MyCena's patented approach separates identity from access by ensuring suppliers never possess usable credentials. The system generates unique, encrypted credentials for each supplier interaction and transmits them through secure channels directly to authentication systems. Suppliers receive access to required systems without ever seeing, storing, or potentially compromising the underlying credentials.

This model makes phishing attacks ineffective—suppliers cannot surrender credentials they don't possess. Social engineering fails when targets have no authentication secrets to divulge. Even if a supplier's systems are completely compromised, threat actors find no credentials to steal or misuse.

For manufacturers, this approach provides complete audit trails, real-time access control, and instant revocation capabilities across the entire supply chain. When supplier relationships change or security incidents occur, access can be immediately terminated without requiring coordination with external parties.

The competitive imperative

Manufacturing operates on razor-thin margins where security breaches can eliminate quarters of profitability. As supply chains become more digitally integrated, credential security will increasingly differentiate competitive manufacturers from vulnerable ones. Regulations are following suit: the EU's NIS2 Directive and proposed US supply chain security requirements will mandate stricter oversight of supplier access to critical systems.

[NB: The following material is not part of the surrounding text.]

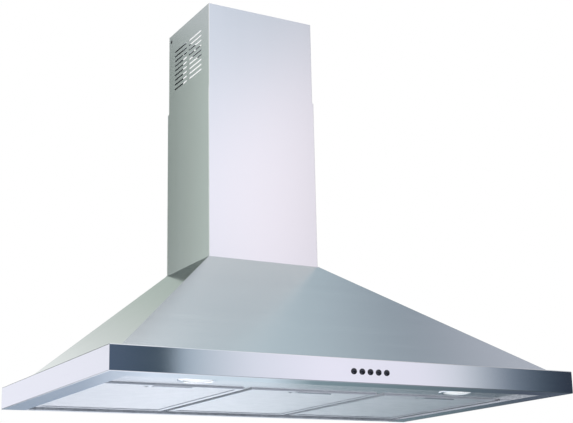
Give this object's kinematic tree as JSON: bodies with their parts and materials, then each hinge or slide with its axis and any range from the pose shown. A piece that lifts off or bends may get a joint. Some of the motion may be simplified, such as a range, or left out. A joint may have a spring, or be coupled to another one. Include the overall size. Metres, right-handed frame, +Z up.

The question for manufacturing leadership is not whether to address supply chain credential risks, but whether to act before or after a Toyota-scale disruption forces change. In an industry where hours of downtime translate to millions in losses, the mathematics of prevention versus response are compelling.

The next generation of manufacturing security starts with a simple premise: if suppliers don't hold your credentials, they cannot lose them.